Earlier this week, Haiti’s transitional government and ruling presidential council announced they had adopted a revised $2.5 billion budget “designed to respond to national emergencies while supporting economic recovery.” While it reallocated more money to social programs, which rose from $639 million to $688 million, the long awaited so-called “war budget” only added an additional six million gourdes — $45,831 — to what officials initially approved for this fiscal year.
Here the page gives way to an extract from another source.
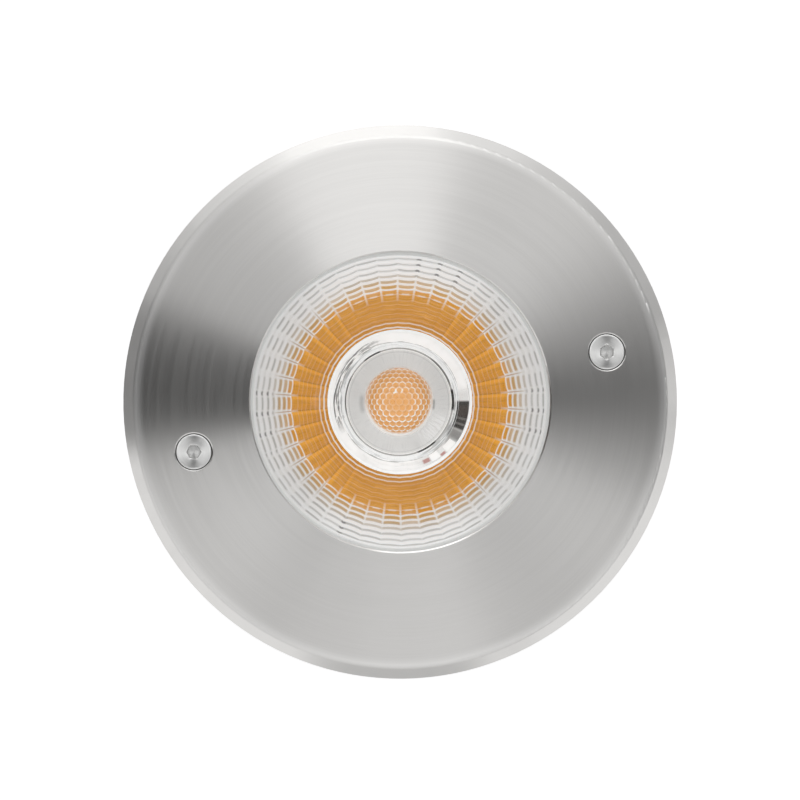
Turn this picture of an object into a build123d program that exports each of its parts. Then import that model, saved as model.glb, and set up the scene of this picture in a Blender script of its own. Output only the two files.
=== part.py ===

Critics say the money falls short of addressing the needs of the nearly 6 million Haitians with humanitarian needs or the more than 1 million who have been forced to flee their homes because of the violence.
“There is the need for the government to step up, and most importantly, there’s a need for the international community to see the government stepping up, especially at this moment of decreased funding for humanitarian needs,” Pope said.
She is the latest in a string of high-level U.N. officials to visit the country, and her message about the government needing to do more echoes that of others who have made the trek despite the difficulties of flying into Port-au-Prince.
The visits come as the humanitarian crisis worsens amid relentless attacks by gangs.
“The first issue is, can we get some level of peace and stability? The second is, if people are returned home, how can we, given the current situation, provide some level of support for them so that they don’t immediately turn around and leave again, or aren’t immediately attacked, or can’t get access to food, or can’t get access to a safe place to sleep at night,” Pope said.
As she prepared to board a return flight to Miami, something caught her eye and drove home the challenges Haiti faces, she said — one of the groups of deportees.
Until recently, U.N. staffers in Haiti would have joined their Haitian colleagues at the Office of National Migration in helping the deportees get home by providing them with bus fare. But recent cuts in funding by the Trump administration has left the agency able to assist only those being returned across the land border with the Dominican Republic, which last year pledged to send back approximately 15,000 Haitians a month.
The ongoing deportations, which reached nearly 200,000 last year, is only a part of the problem in what Pope describes as the world’s most complex crisis.
In the past year alone, the number of Haitians forced out of their homes by criminal gangs has tripled. The violence is also fueling extreme huge: Half of Haiti’s populayion does not get enough to eat and two million face catastrophic levels of hunger.
Meanwhile, there are fewer humanitarian aid groups able to help because of budget cuts.
“There is, without question, donor fatigue; a sense of, ‘Well, we keep investing money, but what’s the outcome? What’s the difference that we’re making right now?” she said. “For us, the number one pressure is making the case that the people of Haiti are the ones who are suffering, and that their needs are acute. Their needs are real, and it’s not as if we ignore them, that things are going to get much better. In fact, things are getting far, far worse.”
Last week, armed gangs took control of two cities, Saut-d’Eau and Mirebalais, both northeast of the capital in central Haiti. On Sunday the State Department and the Caribbean Community warned gang leaders and their allies against trying to take the government by force. The next day, armed gang members commandeered several private trucks and forced their drivers at gunpoint to take them to Mirebalais, where they looted markets and other businesses, and on Tuesday video circulated on social media networks showing gang members destroying the Mirebalais police station.
Gangs’ rapid expansion into new territories, Pope said, is squeezing Haitians into smaller and smaller communities with high instability and likelihood of violence.
“That also applies for our staff,” she noted. “Our staff expressed concern to me about getting back and forth to the sites where we work or to the office. We’ve had staff who’ve been kidnapped. We’ve had staff who have had to shelter because of gang violence. So it’s being felt, the money, the financial pressures, the lack of partners.”
Her visit showed her conditions in Haiti are “as brutal as any I’ve ever seen,” Pope said.
The U.N. migration agency has a presence in half of the country’s regional departments as well as in metropolitan Port-au-Prince.
The people she spoke to during her visit, Pope said, especially women and girls, “have no hope for their future. They don’t know what’s coming next…. It’s really bleak.”